▸ DATA SHOWN
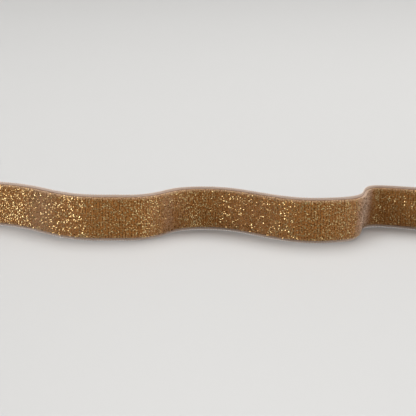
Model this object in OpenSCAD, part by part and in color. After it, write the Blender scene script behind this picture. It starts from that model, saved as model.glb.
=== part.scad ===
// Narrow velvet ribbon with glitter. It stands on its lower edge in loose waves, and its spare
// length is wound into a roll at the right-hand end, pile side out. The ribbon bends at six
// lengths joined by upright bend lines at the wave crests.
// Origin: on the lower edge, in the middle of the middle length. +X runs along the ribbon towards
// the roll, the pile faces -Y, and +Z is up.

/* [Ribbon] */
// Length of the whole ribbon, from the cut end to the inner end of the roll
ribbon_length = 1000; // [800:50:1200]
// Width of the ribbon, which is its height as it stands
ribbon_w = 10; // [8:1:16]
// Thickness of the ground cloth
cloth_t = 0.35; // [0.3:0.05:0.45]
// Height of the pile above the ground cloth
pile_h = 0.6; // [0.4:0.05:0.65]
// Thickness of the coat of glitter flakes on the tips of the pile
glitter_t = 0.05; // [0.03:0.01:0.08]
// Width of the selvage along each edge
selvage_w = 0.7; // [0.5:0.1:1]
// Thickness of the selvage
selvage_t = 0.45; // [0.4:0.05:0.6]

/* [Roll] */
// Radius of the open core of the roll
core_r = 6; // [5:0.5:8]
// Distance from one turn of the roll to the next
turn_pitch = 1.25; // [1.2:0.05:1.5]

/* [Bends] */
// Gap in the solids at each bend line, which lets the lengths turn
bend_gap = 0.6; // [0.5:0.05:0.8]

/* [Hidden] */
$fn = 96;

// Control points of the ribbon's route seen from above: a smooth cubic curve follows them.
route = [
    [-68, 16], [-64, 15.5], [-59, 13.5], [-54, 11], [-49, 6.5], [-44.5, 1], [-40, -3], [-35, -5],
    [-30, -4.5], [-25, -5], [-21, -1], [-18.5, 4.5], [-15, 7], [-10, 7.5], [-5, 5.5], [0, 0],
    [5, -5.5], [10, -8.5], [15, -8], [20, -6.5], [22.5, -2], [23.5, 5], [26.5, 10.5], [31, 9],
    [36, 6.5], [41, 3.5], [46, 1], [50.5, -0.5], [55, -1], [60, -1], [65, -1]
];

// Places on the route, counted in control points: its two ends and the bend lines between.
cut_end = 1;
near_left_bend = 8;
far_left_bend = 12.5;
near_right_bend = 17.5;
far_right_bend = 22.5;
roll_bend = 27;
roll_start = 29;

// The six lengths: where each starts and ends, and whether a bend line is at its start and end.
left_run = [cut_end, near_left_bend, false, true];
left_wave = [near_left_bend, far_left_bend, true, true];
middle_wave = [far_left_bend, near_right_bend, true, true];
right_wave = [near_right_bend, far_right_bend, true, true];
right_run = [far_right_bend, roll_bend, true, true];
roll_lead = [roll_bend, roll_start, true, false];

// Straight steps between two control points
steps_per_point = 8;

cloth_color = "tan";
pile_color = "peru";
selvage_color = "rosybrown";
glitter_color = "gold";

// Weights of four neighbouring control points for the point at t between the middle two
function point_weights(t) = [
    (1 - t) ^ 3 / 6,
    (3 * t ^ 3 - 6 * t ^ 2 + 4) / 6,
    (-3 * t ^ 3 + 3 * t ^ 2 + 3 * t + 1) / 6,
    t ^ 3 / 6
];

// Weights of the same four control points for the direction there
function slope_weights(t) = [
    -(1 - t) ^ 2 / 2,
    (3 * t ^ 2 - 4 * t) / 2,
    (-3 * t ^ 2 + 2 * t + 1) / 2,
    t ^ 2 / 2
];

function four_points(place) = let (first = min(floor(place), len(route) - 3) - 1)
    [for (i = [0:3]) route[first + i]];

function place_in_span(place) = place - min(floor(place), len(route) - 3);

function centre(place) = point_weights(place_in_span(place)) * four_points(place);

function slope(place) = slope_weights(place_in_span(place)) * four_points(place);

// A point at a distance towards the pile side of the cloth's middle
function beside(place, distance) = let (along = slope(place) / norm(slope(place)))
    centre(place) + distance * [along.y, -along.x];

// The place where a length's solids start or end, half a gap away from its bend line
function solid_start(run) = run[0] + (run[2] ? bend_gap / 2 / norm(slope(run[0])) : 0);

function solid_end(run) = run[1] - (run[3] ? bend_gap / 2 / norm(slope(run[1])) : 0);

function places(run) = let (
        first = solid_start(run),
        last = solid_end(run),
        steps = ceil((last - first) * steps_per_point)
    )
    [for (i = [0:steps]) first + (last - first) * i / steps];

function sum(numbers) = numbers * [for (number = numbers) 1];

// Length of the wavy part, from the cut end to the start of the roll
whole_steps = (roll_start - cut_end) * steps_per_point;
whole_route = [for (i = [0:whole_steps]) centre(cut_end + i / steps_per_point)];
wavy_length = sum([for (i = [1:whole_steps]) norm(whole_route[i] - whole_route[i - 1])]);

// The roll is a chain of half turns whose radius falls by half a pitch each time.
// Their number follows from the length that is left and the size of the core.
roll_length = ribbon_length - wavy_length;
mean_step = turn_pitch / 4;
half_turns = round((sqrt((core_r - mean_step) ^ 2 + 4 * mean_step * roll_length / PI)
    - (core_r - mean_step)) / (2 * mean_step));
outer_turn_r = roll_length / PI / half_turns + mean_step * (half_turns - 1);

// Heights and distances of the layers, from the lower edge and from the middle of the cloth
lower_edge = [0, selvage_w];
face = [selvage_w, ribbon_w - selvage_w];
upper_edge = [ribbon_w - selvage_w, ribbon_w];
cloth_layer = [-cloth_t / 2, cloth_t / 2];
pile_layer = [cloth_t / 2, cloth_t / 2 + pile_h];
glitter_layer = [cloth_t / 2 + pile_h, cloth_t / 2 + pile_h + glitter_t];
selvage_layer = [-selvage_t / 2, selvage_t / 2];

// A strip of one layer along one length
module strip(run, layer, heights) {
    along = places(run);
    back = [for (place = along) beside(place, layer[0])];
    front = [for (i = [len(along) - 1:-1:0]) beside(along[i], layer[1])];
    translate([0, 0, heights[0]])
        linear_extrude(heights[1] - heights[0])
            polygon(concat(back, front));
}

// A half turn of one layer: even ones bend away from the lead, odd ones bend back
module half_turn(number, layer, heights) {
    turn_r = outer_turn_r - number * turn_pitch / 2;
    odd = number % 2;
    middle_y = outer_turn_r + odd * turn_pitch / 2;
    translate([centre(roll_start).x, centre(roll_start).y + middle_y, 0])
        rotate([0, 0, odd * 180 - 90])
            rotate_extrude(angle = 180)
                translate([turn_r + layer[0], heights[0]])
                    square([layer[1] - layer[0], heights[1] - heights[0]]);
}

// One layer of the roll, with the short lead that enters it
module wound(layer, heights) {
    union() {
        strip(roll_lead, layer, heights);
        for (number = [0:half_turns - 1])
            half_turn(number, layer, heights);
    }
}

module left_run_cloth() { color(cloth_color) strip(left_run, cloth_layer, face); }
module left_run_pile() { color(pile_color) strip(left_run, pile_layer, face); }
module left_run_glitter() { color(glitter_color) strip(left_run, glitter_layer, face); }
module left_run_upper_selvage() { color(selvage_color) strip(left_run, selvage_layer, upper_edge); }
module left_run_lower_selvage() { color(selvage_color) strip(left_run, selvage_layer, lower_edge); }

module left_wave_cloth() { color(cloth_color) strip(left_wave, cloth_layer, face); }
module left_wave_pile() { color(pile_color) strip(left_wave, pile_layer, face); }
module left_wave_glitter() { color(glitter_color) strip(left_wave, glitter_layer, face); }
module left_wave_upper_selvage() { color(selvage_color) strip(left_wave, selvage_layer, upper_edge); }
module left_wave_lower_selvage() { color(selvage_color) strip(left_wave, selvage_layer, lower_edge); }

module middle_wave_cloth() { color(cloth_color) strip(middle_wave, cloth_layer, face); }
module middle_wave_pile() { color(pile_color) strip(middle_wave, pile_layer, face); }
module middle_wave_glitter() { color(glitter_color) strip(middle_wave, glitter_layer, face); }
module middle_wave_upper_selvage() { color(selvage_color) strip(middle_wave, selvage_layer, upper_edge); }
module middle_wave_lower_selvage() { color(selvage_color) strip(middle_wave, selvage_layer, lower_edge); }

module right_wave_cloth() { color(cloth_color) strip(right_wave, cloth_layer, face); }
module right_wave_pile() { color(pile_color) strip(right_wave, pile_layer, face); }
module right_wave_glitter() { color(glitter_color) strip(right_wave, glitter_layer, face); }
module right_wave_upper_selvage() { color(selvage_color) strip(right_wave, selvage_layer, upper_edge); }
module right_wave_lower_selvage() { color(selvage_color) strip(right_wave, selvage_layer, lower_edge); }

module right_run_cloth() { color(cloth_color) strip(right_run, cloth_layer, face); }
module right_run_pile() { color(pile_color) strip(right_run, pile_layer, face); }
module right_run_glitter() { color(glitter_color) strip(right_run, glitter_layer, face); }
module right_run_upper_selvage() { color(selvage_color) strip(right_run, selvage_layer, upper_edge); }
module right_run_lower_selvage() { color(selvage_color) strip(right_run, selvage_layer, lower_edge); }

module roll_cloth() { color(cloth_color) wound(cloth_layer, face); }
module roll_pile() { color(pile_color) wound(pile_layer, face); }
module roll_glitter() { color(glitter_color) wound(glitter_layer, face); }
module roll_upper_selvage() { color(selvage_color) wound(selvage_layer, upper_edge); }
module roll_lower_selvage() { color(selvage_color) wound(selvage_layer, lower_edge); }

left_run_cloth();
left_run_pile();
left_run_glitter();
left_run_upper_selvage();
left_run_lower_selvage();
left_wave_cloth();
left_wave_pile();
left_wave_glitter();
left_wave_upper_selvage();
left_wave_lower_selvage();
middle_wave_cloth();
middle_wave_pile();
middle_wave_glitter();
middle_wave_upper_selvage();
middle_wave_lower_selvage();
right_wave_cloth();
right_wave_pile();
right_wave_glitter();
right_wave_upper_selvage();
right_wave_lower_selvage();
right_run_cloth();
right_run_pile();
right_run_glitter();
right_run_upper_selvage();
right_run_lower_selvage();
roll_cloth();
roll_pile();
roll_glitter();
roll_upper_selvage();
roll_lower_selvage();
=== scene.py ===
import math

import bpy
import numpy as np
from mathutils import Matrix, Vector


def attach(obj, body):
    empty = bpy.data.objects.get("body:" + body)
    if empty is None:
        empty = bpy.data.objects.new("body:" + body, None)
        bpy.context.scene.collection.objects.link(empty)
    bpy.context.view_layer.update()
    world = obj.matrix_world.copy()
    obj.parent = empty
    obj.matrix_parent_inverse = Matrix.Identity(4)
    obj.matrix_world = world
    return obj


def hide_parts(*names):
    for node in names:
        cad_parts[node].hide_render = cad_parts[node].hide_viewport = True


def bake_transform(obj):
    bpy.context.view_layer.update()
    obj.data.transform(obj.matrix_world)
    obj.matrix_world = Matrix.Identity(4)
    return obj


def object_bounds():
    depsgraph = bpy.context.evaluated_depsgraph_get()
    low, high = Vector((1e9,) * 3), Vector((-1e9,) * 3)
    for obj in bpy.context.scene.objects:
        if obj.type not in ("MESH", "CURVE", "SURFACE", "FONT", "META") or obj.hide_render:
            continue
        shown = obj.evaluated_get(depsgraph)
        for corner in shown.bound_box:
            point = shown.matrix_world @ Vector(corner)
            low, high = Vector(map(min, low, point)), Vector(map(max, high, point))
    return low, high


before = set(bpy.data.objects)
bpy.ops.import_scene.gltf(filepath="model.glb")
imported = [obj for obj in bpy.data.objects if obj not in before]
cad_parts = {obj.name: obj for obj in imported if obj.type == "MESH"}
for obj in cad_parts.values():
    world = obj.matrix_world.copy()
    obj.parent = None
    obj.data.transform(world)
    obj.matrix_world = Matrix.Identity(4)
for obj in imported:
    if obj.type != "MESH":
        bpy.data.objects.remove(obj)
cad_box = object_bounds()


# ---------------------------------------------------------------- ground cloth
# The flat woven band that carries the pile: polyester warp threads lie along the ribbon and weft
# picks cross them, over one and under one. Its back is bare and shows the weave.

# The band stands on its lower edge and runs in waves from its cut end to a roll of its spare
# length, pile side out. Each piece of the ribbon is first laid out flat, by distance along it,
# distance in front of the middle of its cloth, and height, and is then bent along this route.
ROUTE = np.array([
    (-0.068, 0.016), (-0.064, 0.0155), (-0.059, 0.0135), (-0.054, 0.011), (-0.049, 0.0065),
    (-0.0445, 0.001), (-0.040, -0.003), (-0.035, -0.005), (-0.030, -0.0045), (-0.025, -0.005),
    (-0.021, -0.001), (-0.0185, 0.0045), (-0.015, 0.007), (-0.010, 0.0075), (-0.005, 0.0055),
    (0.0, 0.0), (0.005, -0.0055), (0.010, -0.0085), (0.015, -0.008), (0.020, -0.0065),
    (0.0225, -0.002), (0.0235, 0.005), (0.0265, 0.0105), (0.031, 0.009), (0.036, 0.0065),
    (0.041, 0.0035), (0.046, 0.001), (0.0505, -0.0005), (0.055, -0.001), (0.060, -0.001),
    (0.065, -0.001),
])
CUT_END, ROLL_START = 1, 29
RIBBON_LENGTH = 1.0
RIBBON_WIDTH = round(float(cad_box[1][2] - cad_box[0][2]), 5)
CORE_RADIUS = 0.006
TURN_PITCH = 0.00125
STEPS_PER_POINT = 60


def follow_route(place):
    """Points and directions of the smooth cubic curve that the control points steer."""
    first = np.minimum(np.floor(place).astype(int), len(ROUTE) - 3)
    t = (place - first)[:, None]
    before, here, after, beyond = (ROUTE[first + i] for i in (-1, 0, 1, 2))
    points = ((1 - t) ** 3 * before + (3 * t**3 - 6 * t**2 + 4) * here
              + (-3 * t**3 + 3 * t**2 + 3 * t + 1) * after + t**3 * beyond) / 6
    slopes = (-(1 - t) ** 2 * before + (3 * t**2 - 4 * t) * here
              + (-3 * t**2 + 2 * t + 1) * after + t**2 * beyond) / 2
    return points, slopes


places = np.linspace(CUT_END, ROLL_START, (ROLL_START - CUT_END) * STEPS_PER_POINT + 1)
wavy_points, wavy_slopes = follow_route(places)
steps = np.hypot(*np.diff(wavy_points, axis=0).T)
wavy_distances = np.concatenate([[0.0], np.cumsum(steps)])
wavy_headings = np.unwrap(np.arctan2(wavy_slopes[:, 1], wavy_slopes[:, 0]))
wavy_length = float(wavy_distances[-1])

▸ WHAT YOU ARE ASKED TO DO
Extract, word for word, every line beginning with the one that holds "left_run_cloth();" and concluding with the one that holds "cad_parts[node].hide_render = cad_parts[node].hide_viewport". Include both of those lines.

▸ SOLVED PROBLEM
left_run_cloth();
left_run_pile();
left_run_glitter();
left_run_upper_selvage();
left_run_lower_selvage();
left_wave_cloth();
left_wave_pile();
left_wave_glitter();
left_wave_upper_selvage();
left_wave_lower_selvage();
middle_wave_cloth();
middle_wave_pile();
middle_wave_glitter();
middle_wave_upper_selvage();
middle_wave_lower_selvage();
right_wave_cloth();
right_wave_pile();
right_wave_glitter();
right_wave_upper_selvage();
right_wave_lower_selvage();
right_run_cloth();
right_run_pile();
right_run_glitter();
right_run_upper_selvage();
right_run_lower_selvage();
roll_cloth();
roll_pile();
roll_glitter();
roll_upper_selvage();
roll_lower_selvage();
=== scene.py ===
import math

import bpy
import numpy as np
from mathutils import Matrix, Vector


def attach(obj, body):
    empty = bpy.data.objects.get("body:" + body)
    if empty is None:
        empty = bpy.data.objects.new("body:" + body, None)
        bpy.context.scene.collection.objects.link(empty)
    bpy.context.view_layer.update()
    world = obj.matrix_world.copy()
    obj.parent = empty
    obj.matrix_parent_inverse = Matrix.Identity(4)
    obj.matrix_world = world
    return obj


def hide_parts(*names):
    for node in names:
        cad_parts[node].hide_render = cad_parts[node].hide_viewport = True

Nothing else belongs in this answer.